A procession of neighbours, friends and relatives called to the house to express their sympathy to Rebecca, her sister-in-law, Hester, and brother-in-law, Billy. Rebecca's mother, Linda Jean Bailey, yesterday flew into Ireland with her sister to support her heartbroken daughter.
Ballydehob curate Fr Joseph Spillane issued a special appealed for forgiveness at morning Mass. "Give forgiveness where forgiveness is due," he said.
Fr Spillane spoke briefly of the tragedy and of the vulnerability of little Clarissa. He asked people to remember the families in their prayers.
Fr Spillane said he didn't know the family well but had played cards with Mr McCarthy in the local hall on a number of occasions and considered him to be a diligent, hardworking man, deeply interested in farming.

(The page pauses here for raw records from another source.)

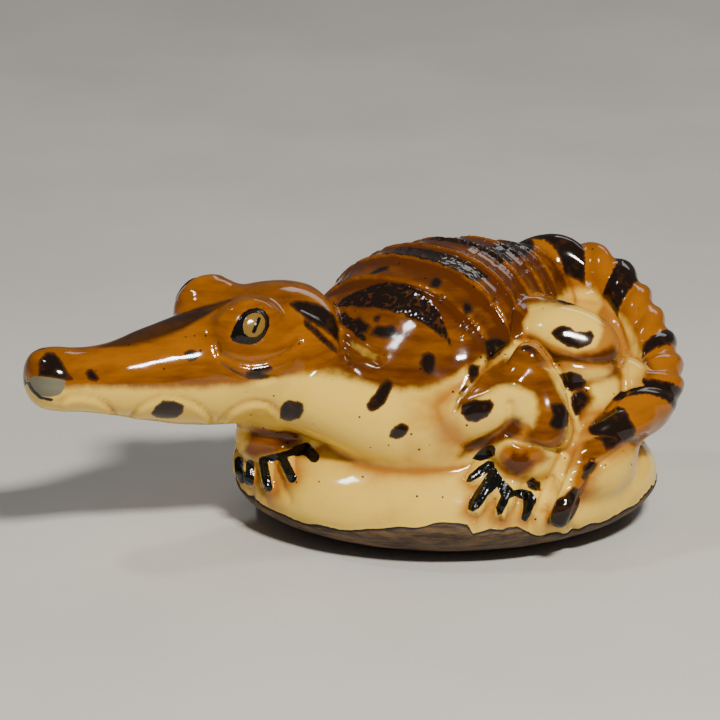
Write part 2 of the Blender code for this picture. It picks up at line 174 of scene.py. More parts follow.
PITCH = math.radians(18)
SIGHT = np.array((0.0, math.cos(PITCH), -math.sin(PITCH)))
SIGHT_RIGHT = np.array((1.0, 0.0, 0.0))
SIGHT_UP = np.array((0.0, math.sin(PITCH), math.cos(PITCH)))
AIM = np.array((0.57, -5.0, 16.0))
EYE_DISTANCE = 320.0
PIXELS_PER_MM = 11.4
PICTURE_SIDE = 720
SENSOR_WIDTH = 36
FACING_START = 0.05
HEAD_FACING_START = 0.02
FACING_GAIN = 4
FAR_OUTSIDE = -9.0
POINTS_AT_A_TIME = 4000

NOSE_BLACK = (
    (38, 376), (38, 366), (41, 357), (47, 352), (55, 353), (60, 359), (64, 367), (69, 374), (73, 380),
    (62, 379), (48, 377),
)
NOSE_GREY = (
    (27, 381), (33, 376), (46, 377), (60, 379), (66, 381), (64, 389), (60, 395), (50, 397), (40, 396),
    (31, 389),
)
NOSE_RIM = ((28, 383), (33, 391), (41, 398), (52, 400))
HEAD_SPOTS = (
    ((85, 372), (92, 369), (96, 374), (99, 378), (96, 382), (88, 379)),
    ((184, 354), (188, 350), (195, 350), (199, 354), (197, 359), (191, 361), (186, 359)),
    ((152, 411), (156, 404), (163, 400), (175, 400), (183, 404), (183, 413), (176, 418), (162, 418),
     (153, 415)),
    ((247, 371), (255, 368), (270, 365), (272, 368), (262, 373), (272, 376), (268, 379), (249, 380),
     (246, 376)),
    ((289, 303), (297, 300), (312, 302), (326, 307), (335, 316), (340, 330), (340, 345), (331, 336),
     (319, 327), (308, 321), (297, 312)),
    ((303, 319), (312, 325), (323, 334), (334, 345), (337, 353), (327, 346), (315, 335), (305, 326)),
)
EYE_RING = (
    (230, 337), (233, 328), (238, 319), (243, 312), (250, 308), (258, 307), (265, 310), (270, 317),
    (270, 326), (266, 335), (259, 342), (250, 345), (239, 344), (232, 341),
)
IRIS = (
    (243, 328), (244, 321), (248, 316), (255, 314), (261, 316), (264, 321), (264, 327), (261, 333),
    (255, 337), (249, 337), (244, 333),
)
PUPIL = ((258, 320), (253, 332))
# Fine lines of the carving: depth against the usual groove, with ridges below 0, and width in millimetres.
HEAD_CUTS = (
    (((216, 345), (219, 355), (233, 362), (250, 365), (265, 363), (280, 358), (292, 351), (300, 340)),
     1.6, 0.28),
    (((220, 364), (232, 373), (245, 379), (262, 382), (275, 379)), 1.3, 0.26),
    (((222, 360), (240, 369), (258, 372), (272, 369), (290, 361)), -0.7, 0.34),
    (((219, 321), (226, 312), (240, 305), (254, 301), (268, 305), (279, 315)), -0.9, 0.30),
    (((300, 313), (316, 321), (329, 333), (338, 346)), -1.0, 0.24),
    (((200, 309), (216, 303), (232, 298), (246, 293)), 0.7, 0.30),
)
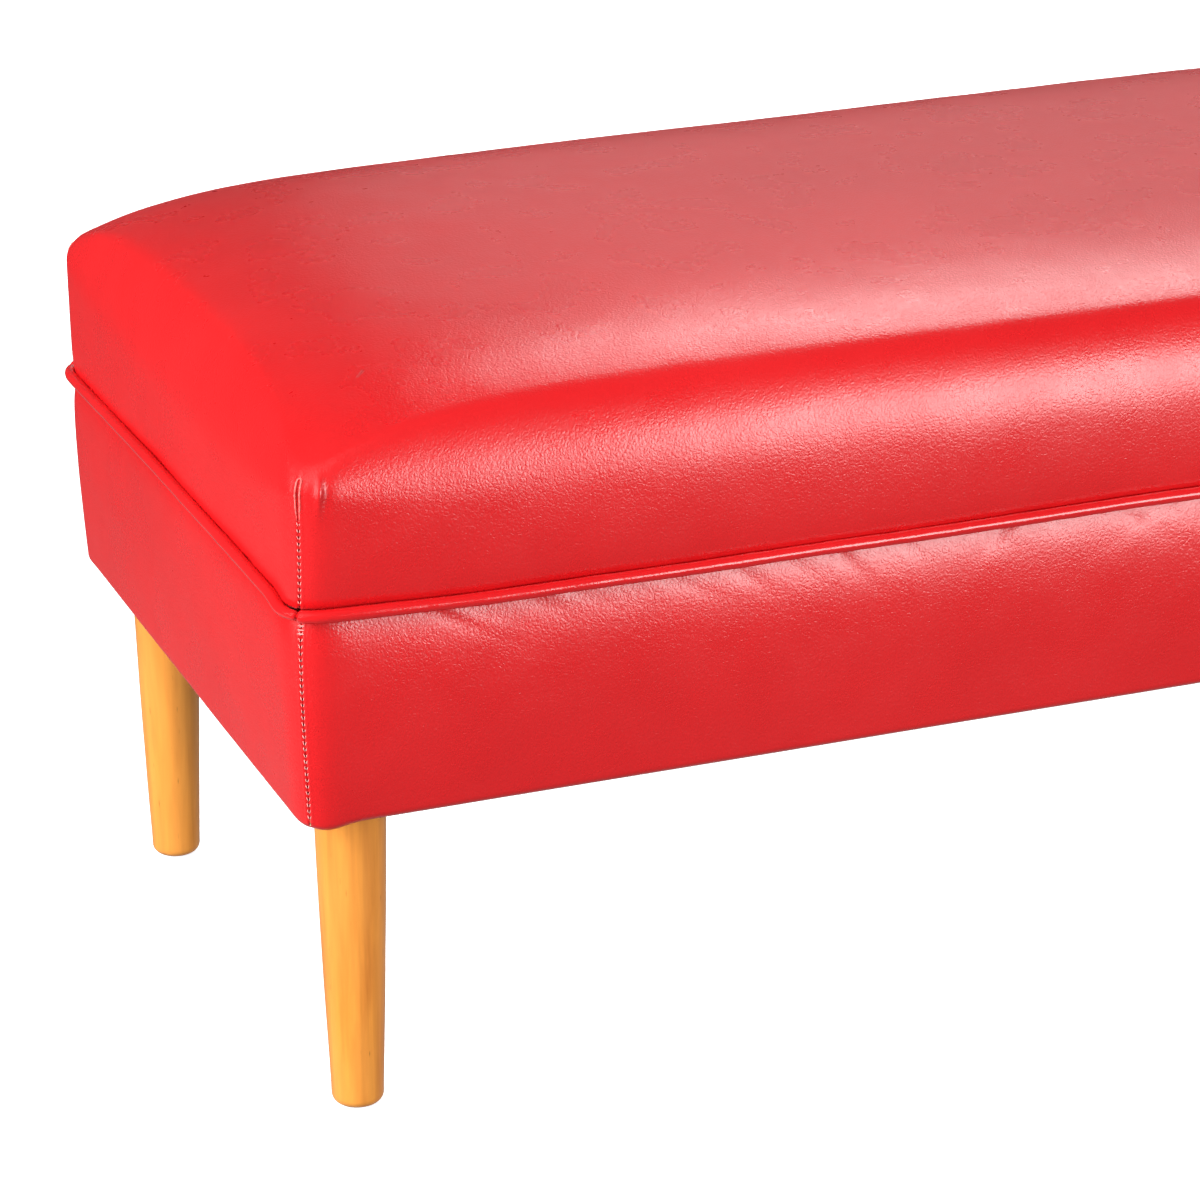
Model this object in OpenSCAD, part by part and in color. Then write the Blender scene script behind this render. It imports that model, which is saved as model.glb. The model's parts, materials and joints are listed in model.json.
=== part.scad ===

He said it was hard to offer comfort to the local community when it was struck by tragedy but all he could do was be sympathetic to the family as a Christian.
"People here are neighbourly and are generally interested in one another and it's only Christian charity to be nice to people in difficulties," Fr Spillane told the Irish Independent.
"People who were close to him in life remain close to him in difficulty and I have confidence in them. It's friendship that's important when people are consoling others, particularly in tragedies like this," he added.
Rebecca's devastated sister, Jessica, said their family was deeply shaken by the deaths which they heard about through a "horrible" phone call on Tuesday night. "I don't really know what happened. I don't know the circumstances. I am very close with my sister and have visited west Cork a few times.
"I don't know much about Martin. I know he was older than her. We are all pretty shaken up over this," Jessica said.
Rebecca's father, Harry Cejnar, said the family cannot understand how the deaths occurred.
"It just doesn't make any sense at all," Mr Cejnar said. "I don't understand it at all – I still can't believe it.
"Rebecca and Martin were good parents. I hadn't heard of any problems between them at all. I just don't understand how this could have happened.
"Something must have gone wrong. Clarissa was a great kid. How could anybody hurt a little girl like that."